TASK DETAILS >>
Scan the material below for the string "frame", and copy every line where it shows up.

☆ ☆ ☆

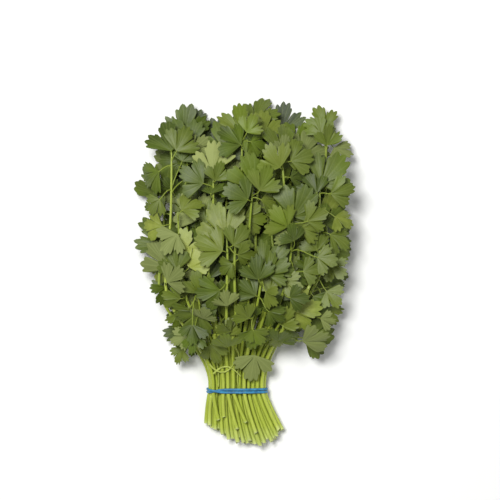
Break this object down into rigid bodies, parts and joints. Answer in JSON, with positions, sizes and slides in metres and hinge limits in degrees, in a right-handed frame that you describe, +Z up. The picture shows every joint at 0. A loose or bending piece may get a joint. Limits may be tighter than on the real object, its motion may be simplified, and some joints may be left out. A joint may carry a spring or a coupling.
{
  "type": "bunch of fresh coriander",
  "caption": "Bunch of fresh green coriander lying flat, its leafy stalks held near the cut ends by a doubled blue elastic band.",
  "frame": {"origin": "on the surface that the bunch lies on, under the middle of its bounding box", "axes": "+Y runs from the cut ends to the leaf tips, +X across the bunch, +Z up from the surface"},
  "size_m": [0.1784, 0.2818, 0.0698],
  "materials": {
    "leafy_stalk": "fresh green leaves, satin above and paler below, on pale yellow-green stalks",
    "short_stalk": "pale yellow-green stalk, ribbed and slightly glossy, whitish where it is cut",
    "elastic_band": "matt blue rubber"
  },
  "bodies": {
    "root": {"leafy_stalk_01": "leafy_stalk", "leafy_stalk_02": "leafy_stalk", "leafy_stalk_03": "leafy_stalk", "leafy_stalk_04": "leafy_stalk", "leafy_stalk_05": "leafy_stalk", "leafy_stalk_06": "leafy_stalk", "leafy_stalk_07": "leafy_stalk", "leafy_stalk_08": "leafy_stalk", "leafy_stalk_09": "leafy_stalk", "leafy_stalk_10": "leafy_stalk", "leafy_stalk_11": "leafy_stalk", "leafy_stalk_12": "leafy_stalk", "leafy_stalk_13": "leafy_stalk", "leafy_stalk_14": "leafy_stalk", "leafy_stalk_15": "leafy_stalk", "leafy_stalk_16": "leafy_stalk", "leafy_stalk_17": "leafy_stalk", "leafy_stalk_18": "leafy_stalk", "leafy_stalk_19": "leafy_stalk", "leafy_stalk_20": "leafy_stalk", "leafy_stalk_21": "leafy_stalk", "leafy_stalk_22": "leafy_stalk", "leafy_stalk_23": "leafy_stalk", "leafy_stalk_24": "leafy_stalk", "leafy_stalk_25": "leafy_stalk", "leafy_stalk_26": "leafy_stalk", "leafy_stalk_27": "leafy_stalk", "leafy_stalk_28": "leafy_stalk", "leafy_stalk_29": "leafy_stalk", "leafy_stalk_30": "leafy_stalk", "leafy_stalk_31": "leafy_stalk", "leafy_stalk_32": "leafy_stalk", "leafy_stalk_33": "leafy_stalk", "leafy_stalk_34": "leafy_stalk", "leafy_stalk_35": "leafy_stalk", "leafy_stalk_36": "leafy_stalk", "leafy_stalk_37": "leafy_stalk", "leafy_stalk_38": "leafy_stalk", "leafy_stalk_39": "leafy_stalk", "leafy_stalk_40": "leafy_stalk", "leafy_stalk_41": "leafy_stalk", "leafy_stalk_42": "leafy_stalk", "leafy_stalk_43": "leafy_stalk", "leafy_stalk_44": "leafy_stalk", "leafy_stalk_45": "leafy_stalk", "leafy_stalk_46": "leafy_stalk", "leafy_stalk_47": "leafy_stalk", "leafy_stalk_48": "leafy_stalk", "short_stalk_1": "short_stalk", "short_stalk_2": "short_stalk", "short_stalk_3": "short_stalk", "short_stalk_4": "short_stalk", "short_stalk_5": "short_stalk", "elastic_band": "elastic_band"}
  },
  "joints": []
}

☆ ☆ ☆

FINISHED ANSWER >>
Break this object down into rigid bodies, parts and joints. Answer in JSON, with positions, sizes and slides in metres and hinge limits in degrees, in a right-handed frame that you describe, +Z up. The picture shows every joint at 0. A loose or bending piece may get a joint. Limits may be tighter than on the real object, its motion may be simplified, and some joints may be left out. A joint may carry a spring or a coupling.
  "frame": {"origin": "on the surface that the bunch lies on, under the middle of its bounding box", "axes": "+Y runs from the cut ends to the leaf tips, +X across the bunch, +Z up from the surface"},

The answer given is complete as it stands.